▶ Stated exercise: Which lines run from the first one up to and including the one with "a closed D-grip."? Print exactly those.

▶ Input data:

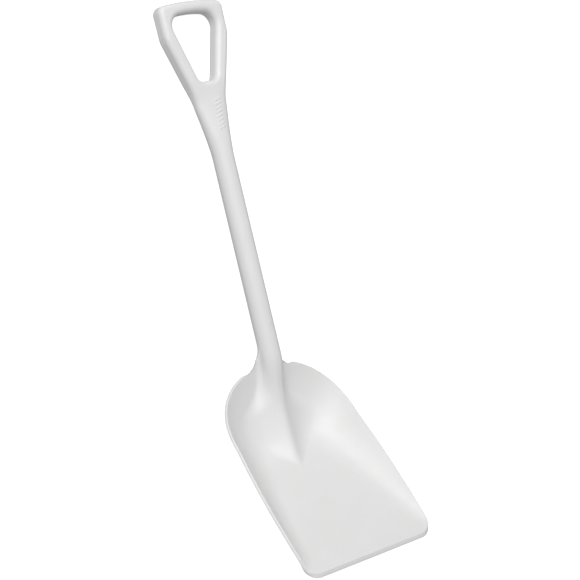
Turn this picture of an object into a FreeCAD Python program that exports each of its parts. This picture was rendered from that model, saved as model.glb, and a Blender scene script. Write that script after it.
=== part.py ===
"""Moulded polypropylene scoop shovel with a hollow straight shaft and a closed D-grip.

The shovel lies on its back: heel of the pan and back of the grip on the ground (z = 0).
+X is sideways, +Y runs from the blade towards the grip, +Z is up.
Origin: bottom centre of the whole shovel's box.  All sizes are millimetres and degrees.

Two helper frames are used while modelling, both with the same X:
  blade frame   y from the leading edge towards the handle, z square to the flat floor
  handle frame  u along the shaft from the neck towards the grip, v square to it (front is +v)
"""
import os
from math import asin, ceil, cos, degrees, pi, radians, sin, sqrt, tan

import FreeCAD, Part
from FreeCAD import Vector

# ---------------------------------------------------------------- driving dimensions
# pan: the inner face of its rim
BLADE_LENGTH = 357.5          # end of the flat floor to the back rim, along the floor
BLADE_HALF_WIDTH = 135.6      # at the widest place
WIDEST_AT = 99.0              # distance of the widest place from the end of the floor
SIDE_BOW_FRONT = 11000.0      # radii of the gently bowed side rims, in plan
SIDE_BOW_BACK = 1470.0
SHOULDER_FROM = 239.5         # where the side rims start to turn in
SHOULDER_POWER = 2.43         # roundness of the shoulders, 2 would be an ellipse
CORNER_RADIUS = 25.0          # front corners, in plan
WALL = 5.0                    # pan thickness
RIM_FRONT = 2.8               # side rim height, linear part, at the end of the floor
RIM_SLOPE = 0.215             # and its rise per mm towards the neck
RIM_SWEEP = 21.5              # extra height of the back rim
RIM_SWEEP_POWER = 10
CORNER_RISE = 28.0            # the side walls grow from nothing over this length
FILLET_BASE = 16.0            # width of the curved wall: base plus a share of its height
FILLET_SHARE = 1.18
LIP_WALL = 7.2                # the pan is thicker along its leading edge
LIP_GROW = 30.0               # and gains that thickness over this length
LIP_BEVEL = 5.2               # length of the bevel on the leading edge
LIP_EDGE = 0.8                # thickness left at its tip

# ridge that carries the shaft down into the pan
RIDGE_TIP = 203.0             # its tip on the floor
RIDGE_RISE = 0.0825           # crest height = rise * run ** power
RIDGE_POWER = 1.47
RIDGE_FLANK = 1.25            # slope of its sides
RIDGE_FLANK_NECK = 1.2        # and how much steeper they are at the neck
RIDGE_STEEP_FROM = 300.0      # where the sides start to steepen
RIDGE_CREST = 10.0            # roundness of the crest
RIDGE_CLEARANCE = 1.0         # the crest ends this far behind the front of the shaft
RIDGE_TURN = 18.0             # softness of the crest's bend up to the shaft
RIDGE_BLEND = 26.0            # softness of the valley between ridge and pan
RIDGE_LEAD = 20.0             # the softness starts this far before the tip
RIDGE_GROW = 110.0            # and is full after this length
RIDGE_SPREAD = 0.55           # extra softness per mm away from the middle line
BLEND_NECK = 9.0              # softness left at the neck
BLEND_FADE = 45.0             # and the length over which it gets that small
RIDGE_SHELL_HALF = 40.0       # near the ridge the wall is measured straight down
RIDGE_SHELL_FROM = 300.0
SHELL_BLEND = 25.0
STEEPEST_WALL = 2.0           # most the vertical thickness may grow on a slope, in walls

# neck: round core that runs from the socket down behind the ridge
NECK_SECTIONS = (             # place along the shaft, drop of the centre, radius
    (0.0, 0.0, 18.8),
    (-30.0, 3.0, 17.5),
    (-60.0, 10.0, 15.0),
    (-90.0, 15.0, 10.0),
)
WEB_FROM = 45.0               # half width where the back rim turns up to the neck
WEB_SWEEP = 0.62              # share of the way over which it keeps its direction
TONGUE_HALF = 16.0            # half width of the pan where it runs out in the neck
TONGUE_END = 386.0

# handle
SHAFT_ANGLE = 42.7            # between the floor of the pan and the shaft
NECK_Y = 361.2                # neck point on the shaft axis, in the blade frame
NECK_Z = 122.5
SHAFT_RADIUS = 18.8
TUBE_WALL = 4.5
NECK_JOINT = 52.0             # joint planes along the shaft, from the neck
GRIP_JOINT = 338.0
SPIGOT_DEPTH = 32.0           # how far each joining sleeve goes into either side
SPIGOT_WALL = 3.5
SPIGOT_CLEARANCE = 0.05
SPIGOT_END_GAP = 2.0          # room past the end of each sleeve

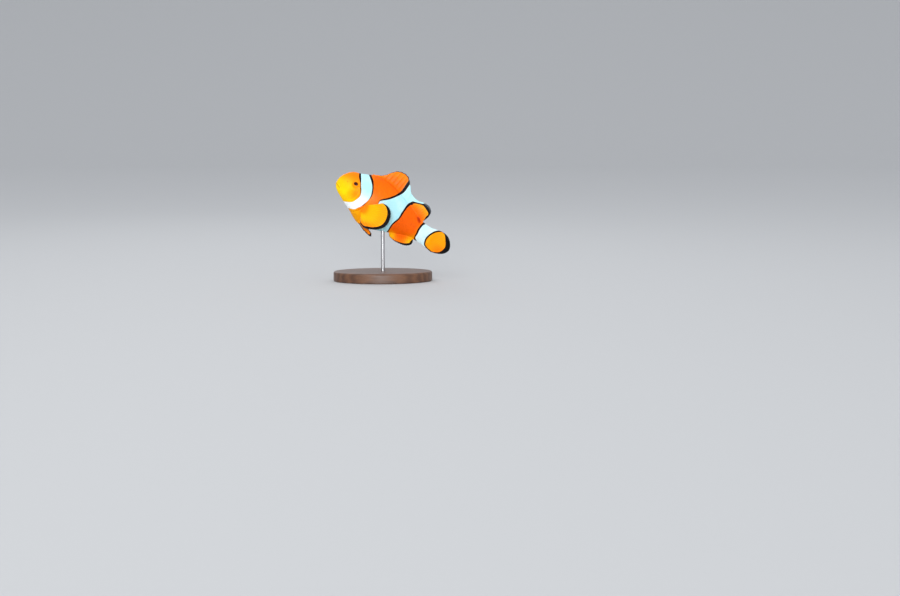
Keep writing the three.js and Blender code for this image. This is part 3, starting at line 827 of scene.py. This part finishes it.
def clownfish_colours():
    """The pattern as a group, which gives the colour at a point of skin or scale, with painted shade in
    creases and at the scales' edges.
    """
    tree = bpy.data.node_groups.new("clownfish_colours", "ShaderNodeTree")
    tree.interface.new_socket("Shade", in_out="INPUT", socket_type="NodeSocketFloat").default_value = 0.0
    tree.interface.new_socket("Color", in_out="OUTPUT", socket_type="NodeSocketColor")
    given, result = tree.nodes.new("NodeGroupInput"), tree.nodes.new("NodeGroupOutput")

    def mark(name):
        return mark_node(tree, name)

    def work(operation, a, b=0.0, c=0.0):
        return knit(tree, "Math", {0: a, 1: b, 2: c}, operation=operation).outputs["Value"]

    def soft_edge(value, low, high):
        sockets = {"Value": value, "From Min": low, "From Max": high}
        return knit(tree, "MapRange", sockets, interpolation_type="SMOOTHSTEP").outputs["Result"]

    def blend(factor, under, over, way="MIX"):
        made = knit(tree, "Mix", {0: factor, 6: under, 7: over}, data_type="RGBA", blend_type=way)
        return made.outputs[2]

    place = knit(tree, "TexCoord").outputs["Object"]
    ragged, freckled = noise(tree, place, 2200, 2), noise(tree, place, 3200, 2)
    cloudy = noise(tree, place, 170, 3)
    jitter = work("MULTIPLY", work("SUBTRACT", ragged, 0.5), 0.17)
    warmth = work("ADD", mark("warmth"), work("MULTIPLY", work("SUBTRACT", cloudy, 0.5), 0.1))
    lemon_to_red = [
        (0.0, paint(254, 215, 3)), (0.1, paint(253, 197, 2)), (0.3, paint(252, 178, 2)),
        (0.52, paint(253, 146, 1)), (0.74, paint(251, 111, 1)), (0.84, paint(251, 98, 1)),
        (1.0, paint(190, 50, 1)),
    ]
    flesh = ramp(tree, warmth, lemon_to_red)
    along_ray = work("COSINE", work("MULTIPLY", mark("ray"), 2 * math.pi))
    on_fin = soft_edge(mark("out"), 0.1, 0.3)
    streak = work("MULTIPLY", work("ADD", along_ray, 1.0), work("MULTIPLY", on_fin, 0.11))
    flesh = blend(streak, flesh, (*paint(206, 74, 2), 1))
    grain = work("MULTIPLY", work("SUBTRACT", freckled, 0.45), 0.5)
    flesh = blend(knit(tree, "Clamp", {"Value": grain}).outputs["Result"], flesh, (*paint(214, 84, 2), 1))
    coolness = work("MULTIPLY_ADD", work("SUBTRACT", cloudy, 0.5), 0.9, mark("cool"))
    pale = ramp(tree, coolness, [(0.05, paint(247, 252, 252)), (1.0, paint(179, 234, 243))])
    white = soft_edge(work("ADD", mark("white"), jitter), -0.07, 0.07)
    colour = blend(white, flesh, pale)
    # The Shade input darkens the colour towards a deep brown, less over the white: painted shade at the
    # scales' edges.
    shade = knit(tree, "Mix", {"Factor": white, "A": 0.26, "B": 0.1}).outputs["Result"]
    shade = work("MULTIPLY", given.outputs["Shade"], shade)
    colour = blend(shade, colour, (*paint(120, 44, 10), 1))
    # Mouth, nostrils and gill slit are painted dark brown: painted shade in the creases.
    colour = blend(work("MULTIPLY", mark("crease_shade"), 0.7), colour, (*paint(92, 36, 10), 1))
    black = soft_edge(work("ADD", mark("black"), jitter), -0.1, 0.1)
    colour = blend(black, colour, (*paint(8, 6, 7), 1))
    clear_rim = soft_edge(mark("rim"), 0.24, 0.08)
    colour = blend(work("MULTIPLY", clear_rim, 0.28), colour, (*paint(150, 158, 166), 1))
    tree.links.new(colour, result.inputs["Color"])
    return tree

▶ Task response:
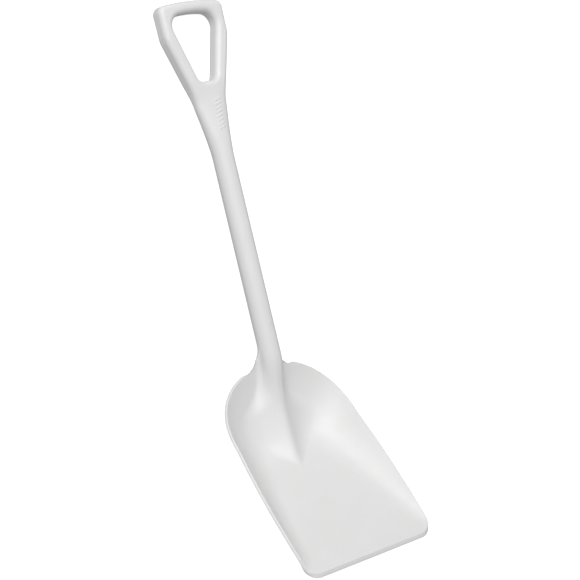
Turn this picture of an object into a FreeCAD Python program that exports each of its parts. This picture was rendered from that model, saved as model.glb, and a Blender scene script. Write that script after it.
=== part.py ===
"""Moulded polypropylene scoop shovel with a hollow straight shaft and a closed D-grip.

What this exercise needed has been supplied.